Well, I am glad that Mr. Miller and Catholic United were able to deliver their petition to the Bishops during their annual meeting in Baltimore.  But who from the Episcopal Conference was sent to meet Catholics United and receive the petition: Bishop Michael Botean of the Romanian Catholic Eparchy (Diocese) of Canton OH.  All due respect to Eparch Botean and to the Romanian Catholic Church but his Excellency is of sufficiently low stature in the hierarchy as for it to be a sign of contempt for Catholics United and the 20,000 members of the faithful that he would be delegated to meet with their representatives and receive the petition.  A bishop is a bishop, and those of the Eastern Churches in communion with the Holy See are of the same dignity as those of the Roman Rite but I sincerely doubt that there was a single Romanian Catholic signature among the 20,000.  I realize that 20,000 signatures can hardly claim to represent 70 million American Catholics but if our bishops were to take our laity with respect and accord the faithful their proper role in holding the faith which they, the bishops, are supposed to teach, they would have sent an Archbishop or a bishop of a major see to meet the delegation.  But their Lordships obviously see that the role of the laity is no more than to pay, pray, and obey.
In the nineteenth century when Blessed John Henry Newman wrote his famous essay “On Consulting the Faithful on Matters of Doctrine,” Newman’s “perennial nemesis” responded with his own description of the role of the laity: “To hunt, to shoot, and to entertain.”  Monsignor Talbot obviously hung out with a rather select class of English gentry, but then too our bishops are for the most part out of touch with the average Catholic in the pew.  They say that when a priest becomes a bishop he “has had his last bad meal and will never hear the truth again.”  Alas too true.  Our bishops are, I am afraid, out of touch with the average Catholic.  And as such they see the faithful as those who are to be instructed with their Episcopal wisdom.  But the faithful are the core of the Church (The Church, of course, is the whole body of the baptized, including the bishops.) The faith of the Church which the bishops are required to teach is the faith held by the faithful.  The bishops cannot teach authentically if they are out of touch with the lived faith of the People of God. 

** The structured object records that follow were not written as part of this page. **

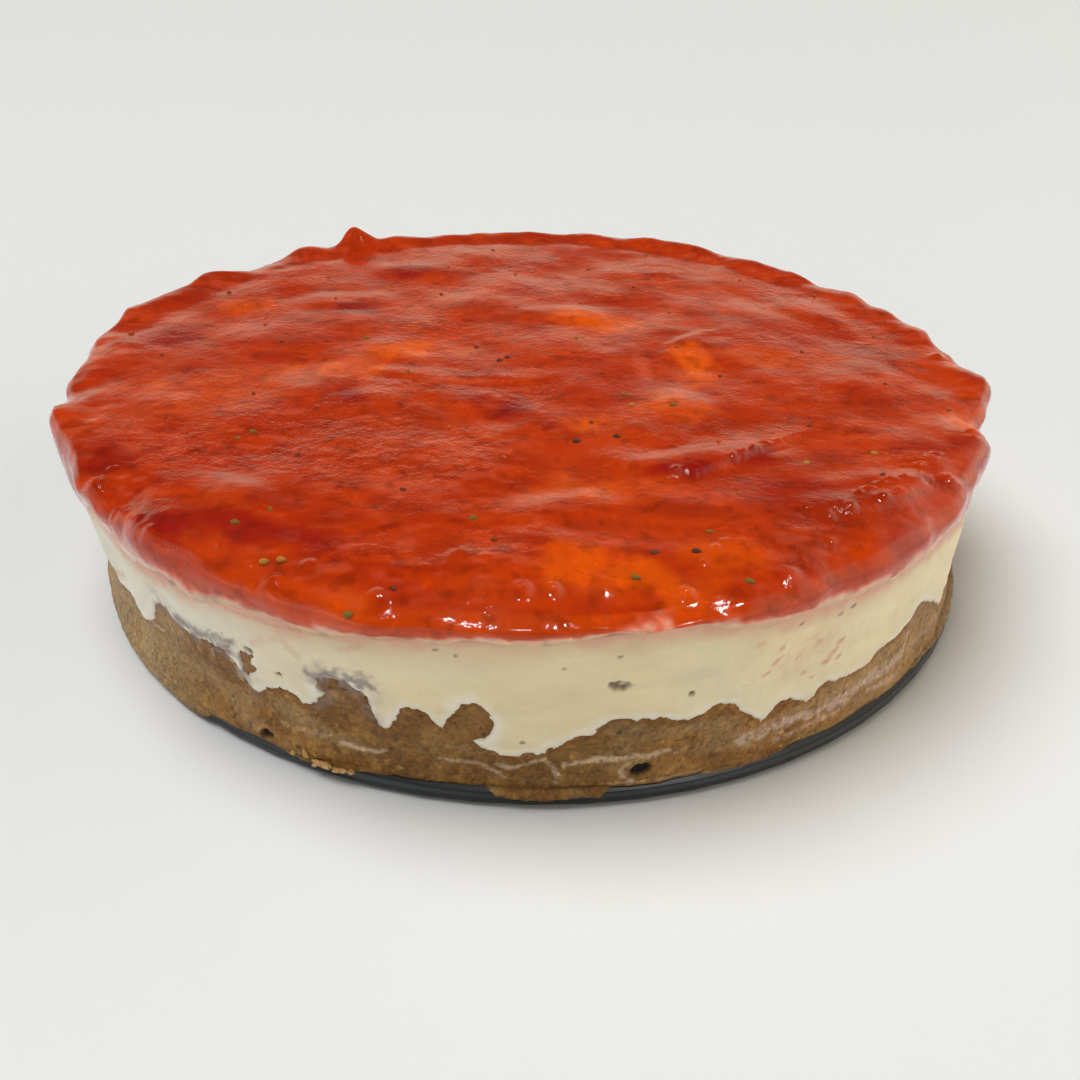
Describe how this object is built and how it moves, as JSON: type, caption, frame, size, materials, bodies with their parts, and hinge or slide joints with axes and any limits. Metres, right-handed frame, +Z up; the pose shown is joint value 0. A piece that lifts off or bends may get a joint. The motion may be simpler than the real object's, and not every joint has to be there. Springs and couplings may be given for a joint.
{
  "type": "strawberry cheesecake",
  "caption": "Round layered cheesecake on the metal base of its springform tin: biscuit crumb, set cream and a glossy strawberry topping.",
  "frame": {"origin": "on the table, at the middle of the tin base's flat underside", "axes": "+Z up through the layers, -Y towards the side that the picture shows, +X to that view's right"},
  "size_m": [0.1903, 0.1853, 0.0445],
  "materials": {
    "tin": "dark blue-grey coated sheet, satin",
    "crumb": "pressed biscuit crumb, matte and grainy",
    "cream": "set cream, smooth with a faint sheen",
    "topping": "strawberry jelly with fruit, wet and glossy"
  },
  "bodies": {
    "root": {"tin_base": "tin", "crumb_base": "crumb", "cream": "cream", "topping": "topping"}
  },
  "joints": []
}
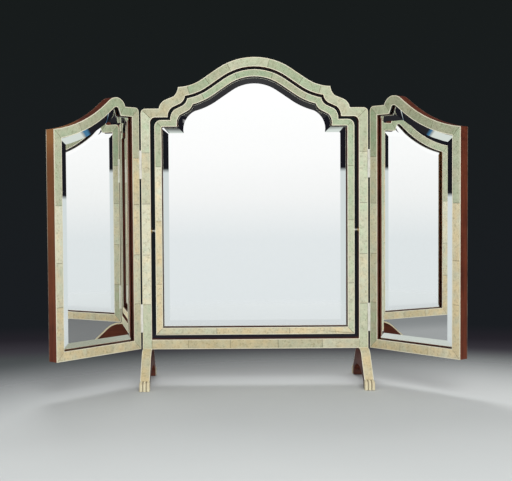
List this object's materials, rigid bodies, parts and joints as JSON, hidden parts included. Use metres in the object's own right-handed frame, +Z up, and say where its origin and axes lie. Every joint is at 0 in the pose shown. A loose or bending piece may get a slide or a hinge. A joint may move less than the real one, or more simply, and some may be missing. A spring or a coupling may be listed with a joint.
{
  "type": "dressing table mirror",
  "caption": "Free-standing dressing-table mirror: a tilting arched centre mirror in a fixed frame on two feet, with a hinged bevelled mirror wing on each side.",
  "frame": {"origin": "on the table, under the middle of the whole object's box", "axes": "+Z up, +Y from the mirror's face to its back, +X to the viewer's right"},
  "size_m": [0.7008, 0.258, 0.587],
  "materials": {
    "mahogany": "polished dark red-brown",
    "shagreen": "polished, pebbled, pale green to cream",
    "bone": "polished cream",
    "mirror_glass": "silvered and bevelled",
    "back_wood": "matt stained",
    "silvered_metal": "polished silver",
    "nickel": "polished",
    "brass": "aged"
  },
  "bodies": {
    "stand": {"frame_left_stile": "mahogany", "frame_right_stile": "mahogany", "frame_bottom_rail": "mahogany", "frame_crest_rail": "mahogany", "frame_shagreen": "shagreen", "frame_outer_stringing": "bone", "frame_inner_stringing": "bone", "left_foot": "mahogany", "right_foot": "mahogany", "foot_shagreen": "shagreen", "foot_stringing": "bone", "foot_toes": "bone", "foot_screws": "brass", "pivot_bushes": "brass", "frame_hinge_leaves": "silvered_metal", "hinge_pins": "silvered_metal", "frame_hinge_screws": "silvered_metal"},
    "swing_mirror": {"swing_left_stile": "mahogany", "swing_right_stile": "mahogany", "swing_bottom_rail": "mahogany", "swing_crest_rail": "mahogany", "swing_shagreen": "shagreen", "swing_outer_stringing": "bone", "swing_inner_stringing": "bone", "swing_glass": "mirror_glass", "swing_glazing_blocks": "back_wood", "swing_backboard": "back_wood", "swing_back_screws": "brass", "pivot_pins": "nickel"},
    "left_wing": {"left_wing_hinge_stile": "mahogany", "left_wing_outer_stile": "mahogany", "left_wing_bottom_rail": "mahogany", "left_wing_crest_rail": "mahogany", "left_wing_shagreen": "shagreen", "left_wing_outer_stringing": "bone", "left_wing_inner_stringing": "bone", "left_wing_glass": "mirror_glass", "left_wing_glazing_blocks": "back_wood", "left_wing_backboard": "back_wood", "left_wing_back_screws": "brass", "left_wing_hinge_leaves": "silvered_metal", "left_wing_hinge_screws": "silvered_metal"},
    "right_wing": {"right_wing_hinge_stile": "mahogany", "right_wing_outer_stile": "mahogany", "right_wing_bottom_rail": "mahogany", "right_wing_crest_rail": "mahogany", "right_wing_shagreen": "shagreen", "right_wing_outer_stringing": "bone", "right_wing_inner_stringing": "bone", "right_wing_glass": "mirror_glass", "right_wing_glazing_blocks": "back_wood", "right_wing_backboard": "back_wood", "right_wing_back_screws": "brass", "right_wing_hinge_leaves": "silvered_metal", "right_wing_hinge_screws": "silvered_metal"}
  },
  "joints": [
    {"name": "mirror_tilt", "type": "hinge", "parent": "stand", "child": "swing_mirror", "pos_m": [0, 0.03497, 0.277], "axis": [1, 0, 0], "range_deg": [-20, 20]},
    {"name": "left_wing_hinge", "type": "hinge", "parent": "stand", "child": "left_wing", "pos_m": [-0.2052, 0.02337, 0.262], "axis": [0, 0, 1], "range_deg": [-50, 55]},
    {"name": "right_wing_hinge", "type": "hinge", "parent": "stand", "child": "right_wing", "pos_m": [0.2052, 0.02337, 0.262], "axis": [0, 0, -1], "range_deg": [-50, 55]}
  ]
}
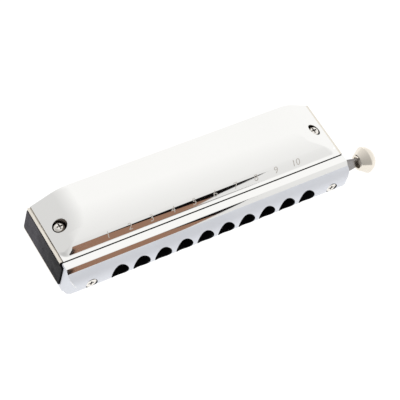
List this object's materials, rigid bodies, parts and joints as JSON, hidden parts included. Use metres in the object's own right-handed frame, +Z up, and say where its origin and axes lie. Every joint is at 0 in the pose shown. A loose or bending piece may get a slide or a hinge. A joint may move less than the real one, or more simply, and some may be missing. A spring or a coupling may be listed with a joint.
{
  "type": "chromatic harmonica",
  "caption": "Slide mouth organ with a round-nosed mouthpiece, a row of round holes, pressed covers open at the back and a spring-returned side button.",
  "frame": {"origin": "on the lower cover's flat crown, midway between the cover screws", "axes": "+X along the row of holes towards the button, +Y from the mouthpiece to the open back, +Z up through the upper cover"},
  "size_m": [0.1417, 0.0354, 0.0264],
  "materials": {
    "comb_plastic": "moulded, satin gloss",
    "chrome": "polished plating",
    "slide_plate": "plated sheet",
    "screws": "plated",
    "spring_wire": "drawn wire",
    "plates": "nickelled brass",
    "reeds": "ground",
    "rivets": "plain",
    "valves": "thin film"
  },
  "bodies": {
    "body": {"comb": "comb_plastic", "mouthpiece": "chrome", "upper_cover": "chrome", "lower_cover": "chrome", "slide_back_plate": "slide_plate", "slide_front_plate": "slide_plate", "cover_screws": "screws", "mouthpiece_screws": "screws", "spring_pin": "screws", "upper_reed_plate": "plates", "upper_blow_reeds": "reeds", "upper_draw_reeds": "reeds", "upper_reed_rivets": "rivets", "upper_outer_valves": "valves", "upper_inner_valves": "valves", "upper_plate_screws": "screws", "lower_reed_plate": "plates", "lower_blow_reeds": "reeds", "lower_draw_reeds": "reeds", "lower_reed_rivets": "rivets", "lower_outer_valves": "valves", "lower_inner_valves": "valves", "lower_plate_screws": "screws"},
    "slide": {"slide": "slide_plate", "button": "chrome", "button_pin": "screws"},
    "spring": {"return_spring": "spring_wire"}
  },
  "joints": [
    {"name": "slide_press", "type": "slide", "parent": "body", "child": "slide", "axis": [-1, 0, 0], "range_m": [0, 0.0047], "stiffness_N_per_m": 300, "springref_m": -0.004},
    {"name": "spring_turn", "type": "hinge", "parent": "body", "child": "spring", "pos_m": [0.056, -0.00565, 0.0158], "axis": [0, 0, -1], "range_deg": [0, 26]}
  ],
  "couplings": [
    {"joint": "spring_turn", "follows": "slide_press", "rad_per_m": 96.5}
  ]
}
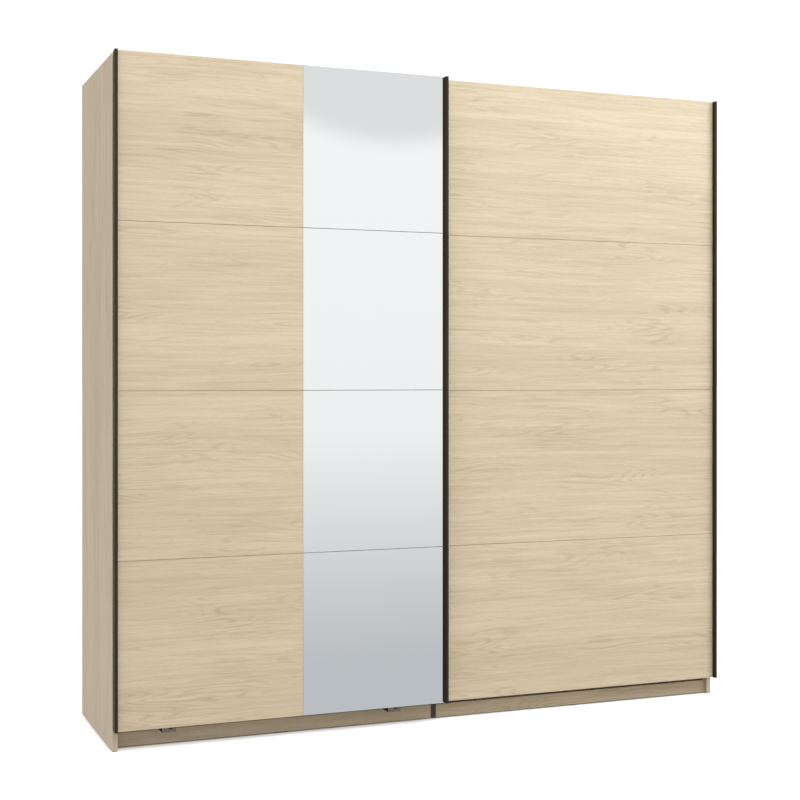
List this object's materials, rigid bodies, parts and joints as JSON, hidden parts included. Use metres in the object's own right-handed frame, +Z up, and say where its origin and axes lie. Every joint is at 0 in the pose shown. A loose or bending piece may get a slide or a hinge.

I have heard it said of Cardinal George, the Archbishop of Chicago, that he “lives in his head.”  His priests and people—or many of them—say that he is a man of very low affect.  This means that his Eminence, admittedly a distinguished theologian, lives in a world of ideas and ideals, unaffected by the emotional, or better, the “wholistic” self that integrates the intellectual with the emotional, spiritual, and physical elements of personality.  The Cardinal suffered from polio as a child and has some severe physical limitations and the opinion has been offered that he “lives in his head” because experience has shown him not to trust his body—his body lets him down.  To whatever degree this analysis is true, I feel sorry for his Eminence because such a sorrow about one’s physical limitations is a heavy burden to carry.  But I think our collective hierarchy is of much the same malady—they see themselves as the (visible) head of the Church and they don’t trust the Body.  They and they alone hold the truth.  But the Truth resides in the entire Body and if the Church is reflect that truth our bishops need to become more intuitive and less dogmatic.
Several years back I had a chance to sit down over coffee with Bishop Thomas Gumbleton, retired auxiliary of Detroit.  Bishop Gumbleton is one of the old Vatican II war horses who has always been light-years ahead of his brother bishops in apprehending the Mysterium of the Church.  I asked Bishop Gumbleton what had happened that the great bishops of the American Church were no more—the Gibbons and the Irelands, the Mooneys and the Topels, the Sheils and the McNicholases, the Cushings and the Deardens, the Bernardins and the Haases.  (Of course you also had your share of mitered horses’ asses –the Corrigans, the William O’Connells, the Glennons and the Francis McIntyres.)  Bishop Gumbleton explained the insensitivity of so many of his current brother bishops as that they no longer come from families that were immigrant, working class and labor union, but now come from families that are in the professions and who have been to the “best schools” and belong to the “best clubs.”  Like Newman’s antagonist, Monsignor Talbot, they are simply out of touch with ordinary people.  But those who are charged with teaching the faith of the Church cannot afford to be out of touch with the ordinary people who hold that faith.  The great bishops who are the “Fathers of the Church” –Augustine, Chrysostom, Isidore, Gregory—these were pastors who knew their flocks and cherished the faith as held in the hearts of their people.   Let us pray that God’s flock will be given good shepherds.